Hello Caddy Community,
I’d like to start a discussion and propose an enhancement to Caddy’s built-in service discovery capabilities, specifically regarding its integration with Consul for services running on dynamic ports. My goal is to achieve a fully self-contained Caddy setup that does not depend on host system DNS configurations, which I believe is a common and important cloud-native pattern.
The Journey: From a Simple Goal to a Deep Insight
My journey began with a simple objective: use Caddy’s dynamic srv
to reverse proxy to my backend services registered in Consul, which are running on dynamic ports.
1. The Initial Configuration & Problem
I started with what seemed to be the correct Caddyfile, pointing the resolvers
to my Consul agent:
reverse_proxy {
dynamic srv _tenant._tcp.service.consul {
resolvers 192.168.50.119:8600
}
}
However, this configuration only worked if I also configured my host’s system DNS to forward .consul
queries to the Consul agent. Without the system DNS configuration, Caddy would fail with a 502 error.
2. The Evidence: The Two-Step DNS Lookup
After some debugging, the Caddy error log provided the crucial clue:
ERROR http.log.error dial tcp: lookup c0a832fb.addr.dc1.consul. on 127.0.0.53:53: no such host
This log shows that Caddy was falling back to the system resolver (127.0.0.53:53
) for the second part of the lookup.
A dig
query confirmed the two-step nature of the process:
$ dig @192.168.50.119 -p 8600 _tenant._tcp.service.consul SRV
;; ANSWER SECTION:
_tenant._tcp.service.consul. 0 IN SRV 1 1 43019 c0a832fb.addr.dc1.consul.
;; ADDITIONAL SECTION:
c0a832fb.addr.dc1.consul. 0 IN A 192.168.50.251
This revealed the core issue:
- Step 1 (SRV Lookup): Caddy correctly uses the specified
resolvers
to query for the SRV record. - Step 2 (A-Record Lookup): When it gets the target hostname (
c0a832fb.addr.dc1.consul.
) from the SRV answer, it ignores theresolvers
directive and falls back to the system DNS to resolve this hostname to an IP.

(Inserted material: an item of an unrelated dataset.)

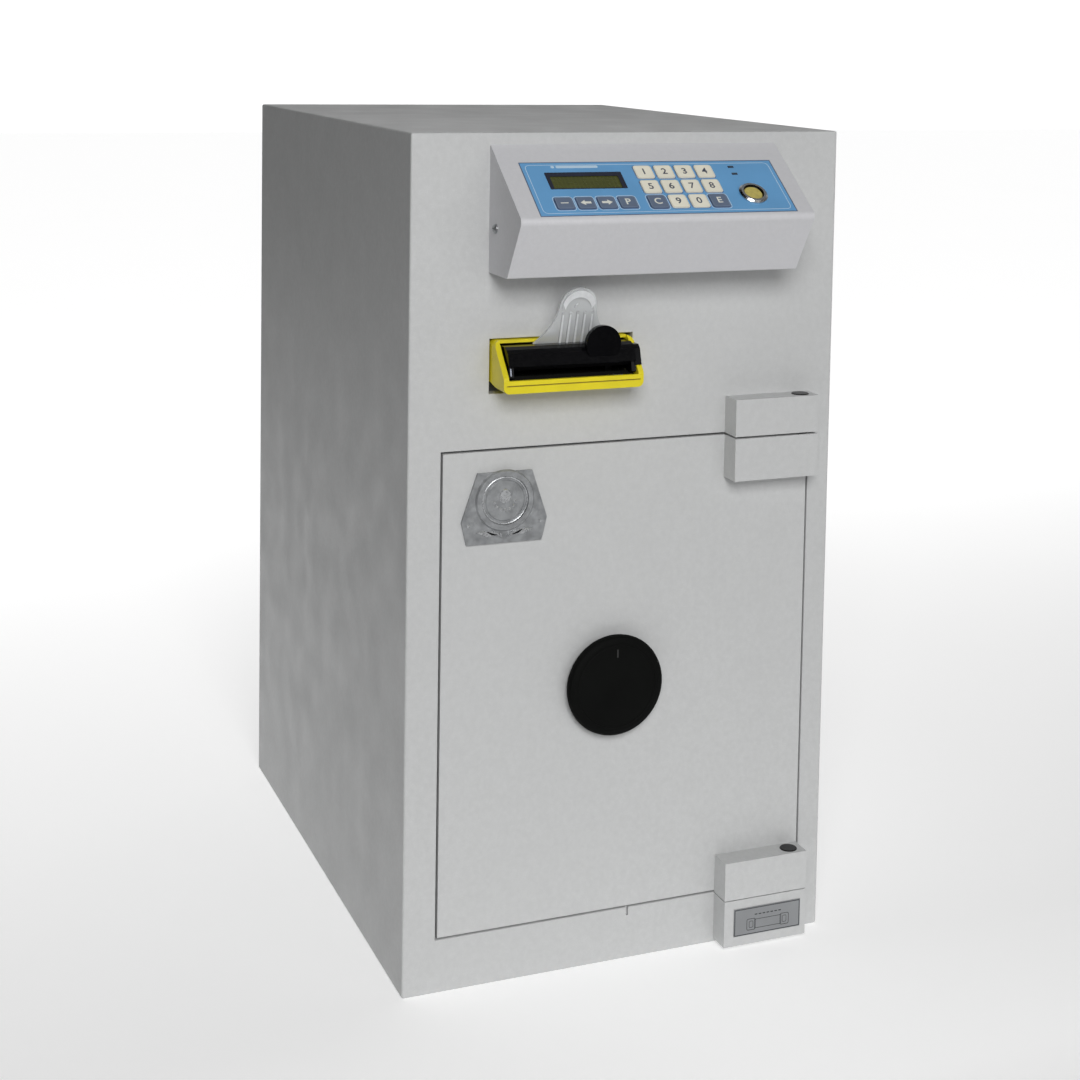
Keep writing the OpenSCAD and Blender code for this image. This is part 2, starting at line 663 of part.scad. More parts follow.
module note_guide_fin() color([0.85, 0.87, 0.88]) intersection() {
    translate([fin_x, front - 4.7, mouth_top - 1.5]) rotate([90 + fin_lean, 0, 0]) {
        linear_extrude(fin_t) polygon(fin_outline);
        translate([0, fin_l - fin_head_r, fin_t - 0.1]) linear_extrude(1.3) difference() {
            circle(r = fin_head_r - 1.8);
            translate([0, -6]) circle(r = fin_head_r - 2.6);
        }
        translate([0, fin_l - fin_head_r - 1, fin_t - 0.1]) cylinder(r = 3.2, h = 1.1);
        for (i = [-2 : 2]) translate([i * 6.3 - 1.1, 1, fin_t - 0.1]) cube([2.2, fin_l - 22, 1.4]);
    }
    block([fin_x - 42, fin_x + 42], [front - 50, front + 2], [mouth_top, mouth_top + 80]);
}

module acceptor_chassis() color([0.25, 0.26, 0.28]) {
    difference() {
        block([chassis_x0, chassis_x1], [chassis_y0, chassis_y1], [chassis_z0, chassis_z1]);
        block([chassis_x0 + chassis_t, chassis_x1 - chassis_t],
              [chassis_y0 + chassis_t, chassis_y1 - chassis_t],
              [chassis_z0 + chassis_t, chassis_z1 - chassis_t]);
        block(note_x, [chassis_y0 - 1, chassis_y0 + 3], [slot_z0 - 0.5, slot_z1 + 0.5]);
        block(note_x, throat_y, [chassis_z0 - 1, chassis_z0 + 3]);
        for (z = [feed_z, idler_z])
            x_rod(shaft_r + pin_fit, [chassis_x0 - 1, chassis_x1 + 1], roller_y, z);
    }
    for (x = [chassis_x0 + 8, chassis_x1 - 8], y = [chassis_y0 + 10, chassis_y1 - 7])
        z_rod(4, x, y, [shelf_z + 4, chassis_z0]);
}

// A roller: one shaft with two tyres
module roller(r, z) {
    x_rod(shaft_r, [chassis_x0, chassis_x1], roller_y, z);
    for (x = [-94, -51.4]) x_rod(r, [x, x + 16], roller_y, z);
}
module feed_roller() color([0.15, 0.15, 0.15]) roller(feed_r, feed_z);
module idler_roller() color([0.3, 0.3, 0.3]) roller(idler_r, idler_z);

// A cassette of plates, with fine seams between them, on two runners
module cash_cassette() color([0.5, 0.52, 0.55]) {
    gap = cassette_t + cassette_seam;
    block(cassette_x, cassette_y, [cassette_z[0], cassette_z[0] + cassette_t]);
    for (y = [cassette_y[0], cassette_y[1] - cassette_t])
        block(cassette_x, [y, y + cassette_t], cassette_z + [gap, -gap]);
    for (x = [cassette_x[0], cassette_x[1] - cassette_t])
        block([x, x + cassette_t], cassette_y + [gap, -gap], cassette_z + [gap, -gap]);
    difference() {
        block(cassette_x, cassette_y, [cassette_z[1] - cassette_t, cassette_z[1]]);
        block([-110, -19], throat_y, [cassette_z[1] - cassette_t - 1, cassette_z[1] + 1]);
    }
    for (x = [cassette_x[0], cassette_x[1] - 20])
        block([x, x + 20], cassette_y + [20, -20], [floor_t, cassette_z[0] - cassette_seam]);
}

front_frame();
left_wall();
right_wall();
top_plate();
back_plate();
floor_plate();
vault_shelf();
rear_cover();
cover_screws();
cable_gland();
upper_hinge_block();
lower_hinge_block();
hinge_pins();
rating_plate();
door_panel();
door_hinge_knuckles();
bolt_guides();
spindle_bush();
badge();
dog_bar();
boltwork_cover();
lock_case();
door_knob();
knob_spindle();
crank_disc();
bolt_bar();
locking_bolts();
console_housing();
console_bracket();
keypad_overlay();
lcd_module();
lcd_window();
keypad_board();
reader_socket();
reader_contact();
status_lights();
acceptor_bezel();
mouth_upper();
mouth_lip();
note_guide_fin();
acceptor_chassis();
feed_roller();
idler_roller();
cash_cassette();
for (i = [0 : len(digit_keys) - 1]) digit_key(i);
for (i = [0 : len(soft_keys) - 1]) soft_key(i);
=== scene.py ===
"""Looks of the cash deposit safe: materials, printed and moulded detail, light and camera."""
import math

import bmesh
import bpy
from mathutils import Matrix, Vector


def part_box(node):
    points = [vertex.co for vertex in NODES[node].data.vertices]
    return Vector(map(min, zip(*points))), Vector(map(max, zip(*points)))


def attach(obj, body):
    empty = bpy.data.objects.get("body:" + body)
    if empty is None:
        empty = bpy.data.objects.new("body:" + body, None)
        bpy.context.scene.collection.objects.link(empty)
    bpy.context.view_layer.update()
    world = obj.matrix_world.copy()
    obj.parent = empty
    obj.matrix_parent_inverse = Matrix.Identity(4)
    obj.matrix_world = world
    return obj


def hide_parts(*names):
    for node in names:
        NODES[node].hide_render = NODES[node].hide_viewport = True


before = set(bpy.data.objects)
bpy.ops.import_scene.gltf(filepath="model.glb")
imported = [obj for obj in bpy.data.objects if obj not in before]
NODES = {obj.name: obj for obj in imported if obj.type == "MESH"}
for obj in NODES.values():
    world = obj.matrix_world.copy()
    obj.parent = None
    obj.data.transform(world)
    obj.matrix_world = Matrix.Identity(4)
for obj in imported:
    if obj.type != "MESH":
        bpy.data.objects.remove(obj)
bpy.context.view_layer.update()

MM = 0.001
DIGIT_KEYS = ["key_1", "key_2", "key_3", "key_4", "key_5", "key_6",
              "key_7", "key_8", "key_c", "key_9", "key_0", "key_e"]
SOFT_KEYS = ["key_blank", "key_left", "key_right", "key_p"]
SLATE_KEYS = ["key_c", "key_e"] + SOFT_KEYS


# ---------------------------------------------------------------- helpers

def srgb(red, green, blue):
    """A linear colour from 0-255 screen values."""
    def channel(value):
        value /= 255.0
        return value / 12.92 if value <= 0.04045 else ((value + 0.055) / 1.055) ** 2.4
    return (channel(red), channel(green), channel(blue), 1.0)


def scaled(colour, factor):
    """A colour made lighter or darker."""
    return tuple(min(1.0, c * factor) for c in colour[:3]) + (1.0,)


def low(node):
    """The least corner of a CAD node's box, in metres."""
    return Vector(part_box(node)[0])


def high(node):
    """The greatest corner of a CAD node's box, in metres."""
    return Vector(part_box(node)[1])


def middle(node):
    return (low(node) + high(node)) / 2


def new_object(name, mesh_or_bmesh, material, body):
    """Puts a mesh into the scene, gives it its material and lets it ride on a body."""
    if isinstance(mesh_or_bmesh, bmesh.types.BMesh):
        mesh = bpy.data.meshes.new(name)
        bmesh.ops.recalc_face_normals(mesh_or_bmesh, faces=mesh_or_bmesh.faces)
        mesh_or_bmesh.to_mesh(mesh)
        mesh_or_bmesh.free()
    else:
        mesh = mesh_or_bmesh
    piece = bpy.data.objects.new(name, mesh)
    bpy.context.scene.collection.objects.link(piece)
    mesh.materials.clear()
    mesh.materials.append(material)
    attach(piece, body)
    return piece


def bevel(piece, width, segments=2, angle=35, weighted=False):
    """Rounds the edges sharper than the angle, or the ones that carry a weight."""
    modifier = piece.modifiers.new("edge", "BEVEL")
    modifier.width = width
    modifier.segments = segments
    modifier.limit_method = "WEIGHT" if weighted else "ANGLE"
    modifier.angle_limit = math.radians(angle)


def smooth(piece, angle=35):
    """Smooth shading except over edges sharper than the angle; for this script's own meshes."""
    piece.data.shade_smooth()
    piece.data.set_sharp_from_angle(angle=math.radians(angle))


def finish_node(name, material, width=0.0, segments=2, angle=35):
    """Gives a CAD node its material and, if wanted, softened edges."""
    node = NODES[name]
    node.data.materials.clear()
    node.data.materials.append(material)
    if width:
        bevel(node, width, segments, angle)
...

3. The Deeper Insight: The Unused ADDITIONAL SECTION
The dig
output also shows that Consul is already providing the necessary A record in the ADDITIONAL SECTION
of the same DNS response. An efficient DNS client could use this information to completely avoid the second network lookup. It appears Caddy’s current SRV resolver implementation does not leverage this optimization.
Proposal for Enhancement
Based on these findings, I believe the out-of-the-box experience for this common use case can be significantly improved. I would like to propose two potential enhancements for the Caddy development team to consider:
Suggestion 1 (Ideal & Most Efficient): Enhance Caddy’s DNS client to read and trust the ADDITIONAL SECTION
in DNS responses. When an SRV query is resolved, if the A/AAAA record for the target host is already present in the additional section, Caddy should use it directly instead of initiating a new query. This would be more performant and would solve the issue entirely.
Suggestion 2 (Alternative): Make the resolvers
directive “sticky” throughout the resolution chain. If a resolver is defined within the reverse_proxy
block, it should be used for all subsequent DNS lookups required by that proxy, including the A/AAAA lookups that follow an SRV query.
Conclusion
I believe implementing either of these suggestions would make Caddy an even more powerful and self-contained tool for modern, dynamic infrastructures. It would remove the “hidden” dependency on system-level DNS configuration, making deployments cleaner, more portable, and less surprising for users.
I’m opening this topic to share my findings, understand if this is a known limitation, and hear the thoughts of the community and developers.
Thank you for your incredible work on this project!